グレープフルーツジュースと薬の飲み合わせは、薬剤師として重要な知識の一つです。
もちろん薬剤師さんなら知っていますよね?!
グレープフルーツに含まれる成分が一部の薬の効果を強め、副作用を引き起こす可能性があるため、この問題について理解しておくことは非常に重要です。
今回はグレープフルーツジュースと医薬品の相互作用のお話です。
フラボノイドやフラノクマリンが薬物代謝酵素を阻害
グレープフルーツに含まれるフラボノイドやフラノクマリンという成分が、薬の代謝を行う酵素であるCYP3A4を阻害します。
これにより、本来は体内で分解されるはずの薬が分解されず、そのまま吸収されてしまいます。
結果として、薬の効果が強まり、副作用が現れやすくなります。
現在、使用されている薬の半分以上の代謝にCYP3A4が関与しています。
現在、使用されている薬の半分以上にCYP3A4が関与していますが、その全てがグレープフルーツジュースとの併用が問題ということではありません。
CYP3A4だけでなく他の代謝酵素も関与している薬は、グレープフルーツジュースの影響は少なくなります。
問題となるのは内服薬
グレープフルーツジュースの薬物代謝酵素の阻害は内服薬において問題となり、静注などの注射による投与では問題となりません。
つまり、グレープフルーツジュースの代謝酵素阻害は腸内(小腸)におけるCYP3A4を特異的に阻害するということです。
グレープフルーツジュースのCYP3A4阻害作用は、飲んだ後1~2時間が一番影響がありますが、影響がなくなるまでには2~4日程度を要することが知られています。
ジュースでなければ問題ないのか?!
フラノクマリンは、グレープフルーツの果皮に特に多く含まれています。なので、果実まるごと絞って作るジュースにはフラノクマリンが多く含まれています。
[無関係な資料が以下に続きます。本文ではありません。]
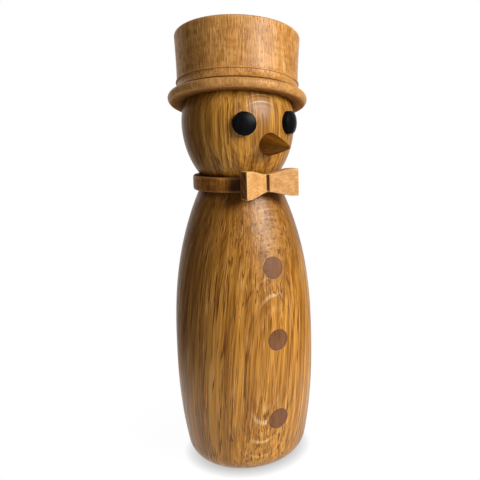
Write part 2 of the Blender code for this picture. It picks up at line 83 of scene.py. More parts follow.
class NodeWriter:
    """Writes nodes and links into one node tree. What it is given is a number, a tuple or a socket."""

    def __init__(self, tree: NodeTree) -> None:
        """Take the tree to write into."""
        self.tree = tree

    def add(
        self, kind: str, inputs: dict[str | int, object] | None = None, **settings: object
    ) -> Node:
        """Add a node.

        Args:
            kind: The node's type name.
            inputs: Values for its inputs, by socket name or index.
            settings: Values for the node's own properties.

        Returns:
            The new node.
        """
        node = self.tree.nodes.new(kind)
        for name, value in settings.items():
            setattr(node, name, value)
        for key, value in (inputs or {}).items():
            self.feed(node.inputs[key], value)
        return node

    def feed(self, socket: Socket, value: object) -> None:
        """Link a socket to an input, or set the input's own value.

        Args:
            socket: The input.
            value: A socket or a value.
        """
        if isinstance(value, Socket):
            self.tree.links.new(value, socket)
        else:
            socket.default_value = value

    def group(self, tree: NodeTree, inputs: dict[str, object]) -> Given:
        """Place a node group with its own inputs and return its outputs."""
        kind = self.tree.bl_idname.replace("Tree", "Group")
        return self.add(kind, inputs, node_tree=tree).outputs

    def maths(self, operation: str, *terms: object, clamp: bool = False) -> Socket:
        """Return the result of a math node, held between 0 and 1 where clamp says so."""
        inputs = dict(enumerate(terms))
        return self.add("ShaderNodeMath", inputs, operation=operation, use_clamp=clamp).outputs[0]

    def times(self, first: object, second: object) -> Socket:
        """Return a product."""
        return self.maths("MULTIPLY", first, second)

    def plus(self, first: object, second: object, clamp: bool = False) -> Socket:
        """Return a sum."""
        return self.maths("ADD", first, second, clamp=clamp)

    def minus(self, first: object, second: object, clamp: bool = False) -> Socket:
        """Return a difference."""
        return self.maths("SUBTRACT", first, second, clamp=clamp)

    def over(self, first: object, second: object, clamp: bool = False) -> Socket:
        """Return a quotient."""
        return self.maths("DIVIDE", first, second, clamp=clamp)

    def power(self, first: object, second: object) -> Socket:
        """Return a power."""
        return self.maths("POWER", first, second)

    def scaled(self, value: object, factor: object, offset: object, clamp: bool = False) -> Socket:
        """Return a value times a factor, plus an offset."""
        return self.maths("MULTIPLY_ADD", value, factor, offset, clamp=clamp)

    def total(self, start: object, *terms: tuple[object, float]) -> Socket:
        """Add up values that each have their own weight.

        Args:
            start: The value that the others are added to.
            terms: Each value with its weight.

        Returns:
            The sum.
        """
        for value, weight in terms:
            start = self.scaled(value, weight, start)
        return start

    def bell(self, value: object, width: float) -> Socket:
        """Return a bell curve of a value, 1 at nought and near nought beyond its width."""
        return self.maths("EXPONENT", self.times(self.power(self.over(value, width), 2.0), -1.0))

    def vector_maths(self, operation: str, *terms: object) -> Socket:
        """Return the result of a vector math node: a number for a length or a dot product."""
        node = self.add("ShaderNodeVectorMath", dict(enumerate(terms)), operation=operation)
        return node.outputs["Value" if operation in ("LENGTH", "DOT_PRODUCT") else "Vector"]

    def parts(self, vector: object) -> tuple[Socket, ...]:
        """Return a vector's three components."""
        return tuple(self.add("ShaderNodeSeparateXYZ", {0: vector}).outputs)

    def vector(self, x: object = 0.0, y: object = 0.0, z: object = 0.0) -> Socket:
        """Return a vector made of three values."""
        return self.add("ShaderNodeCombineXYZ", {0: x, 1: y, 2: z}).outputs[0]

    def step(
        self, value: object, low: object, high: object, to_low: float = 0.0, to_high: float = 1.0
    ) -> Socket:
        """Return a smooth step of a value, from one result to another between two limits."""
        inputs = {"Value": value, "From Min": low, "From Max": high, "To Min": to_low, "To Max": to_high}
        return self.add("ShaderNodeMapRange", inputs, interpolation_type="SMOOTHSTEP").outputs[0]

    def fall(self, value: object, low: object, high: object) -> Socket:
        """Return a smooth step of a value from 1 down to 0."""
        return self.step(value, low, high, 1.0, 0.0)

    def noise(self, vector: object, scale: float, detail: float = 2.0, rough: float = 0.5) -> Given:
        """Return a noise's outputs, its level first."""
        inputs = {"Vector": vector, "Scale": scale, "Detail": detail, "Roughness": rough}
        return self.add("ShaderNodeTexNoise", inputs).outputs

    def mixed(self, factor: object, first: object, second: object) -> Socket:
        """Mix two colours.

        Args:
            factor: The second colour's share.
            first: The first colour.
            second: The second colour.

        Returns:
            The mixed colour.
        """
        node = self.add("ShaderNodeMix", data_type="RGBA")
        self.feed(node.inputs[0], factor)
        for socket, value in ((node.inputs[6], first), (node.inputs[7], second)):
            self.feed(socket, value if isinstance(value, Socket) else (*value, 1.0))
        return node.outputs[2]

    def laid(self, colour: object, other: object, share: object, strength: float) -> Socket:
        """Return a colour with another laid over it, by a share and a strength."""
        return self.mixed(self.times(share, strength), colour, other)


FLOAT = "NodeSocketFloat"
INTEGER = "NodeSocketInt"
VECTOR = "NodeSocketVector"
COLOUR = "NodeSocketColor"
GEOMETRY = "NodeSocketGeometry"
MATERIAL = "NodeSocketMaterial"


def new_tree(
    name: str, kind: str, inputs: dict[str, str], outputs: dict[str, str]
) -> tuple[NodeWriter, Given, Result]:
    """Start a node group.

    Args:
        name: The group's name.
        kind: ShaderNodeTree or GeometryNodeTree.
        inputs: Socket type of each input, by its name.
        outputs: Socket type of each output, by its name.

    Returns:
        The tree's writer, what the tree is given and the sockets for its results.
    """
    tree = bpy.data.node_groups.new(name, kind)
    for sockets, direction in ((inputs, "INPUT"), (outputs, "OUTPUT")):
        for label, socket in sockets.items():
            tree.interface.new_socket(name=label, in_out=direction, socket_type=socket)
    writer = NodeWriter(tree)
    return writer, writer.add("NodeGroupInput").outputs, writer.add("NodeGroupOutput").inputs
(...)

果肉に含まれるフラノクマリンは果皮と比べると少ないですが注意が必要です。
グレープフルーツを半分程度で影響が出始めるといわれています。
少量を食べる程度では、それほど影響はないかもしれませんが、毎日など定期的に食べるという場合には注意が必要ですね。
ピンクグレープフルーツなど、グレープフルーツには様々な品種がありますが、同じグレープフルーツのなかでも白色種のほうがフラノクマリンは多く含まれている傾向にあります。
他の柑橘系は大丈夫なのか?
同じ柑橘類でも、温州みかん、レモン、バレンシアオレンジなどにはフラノクマリンはほとんど含まれていません。食べ過ぎには注意が必要ですが、グレープフルーツのような影響の心配はありません。
スウィーティー、メロゴールドといった柑橘類には、フラノクマリンが多く含まれています。なので、グレープフルーツと同様に薬との飲み合わせには注意が必要です。
特に注意が必要な医薬品
グレープフルーツジュースとの相互作用は、医薬品の種類によって大きくことなりますが、以下のようなものは特に注意が必要です。
・降圧薬(Ca拮抗薬)(例:ニフェジピン など)
・不眠症治療薬(例:トリアゾラム など)
・免疫抑制剤(例:シクロスポリン など)
・高脂血症治療薬(例:シンバスタチン など)
上記のものについては、医薬品そのものに副作用のリスクがあるものですので、グレープフルーツジュースとの相互作用には注意が必要となります。
グレープフルーツジュースを飲んでしまったから、すぐに副作用などが発生するわけではありませんが、CYP3A4の影響を強く受ける医薬品を使用している場合には、グレープフルーツジュースは飲まないようにと服薬指導することが望ましいですね。
この記事が少しでも皆さんの参考になれば幸いです。
最後までご覧頂きありがとうございました。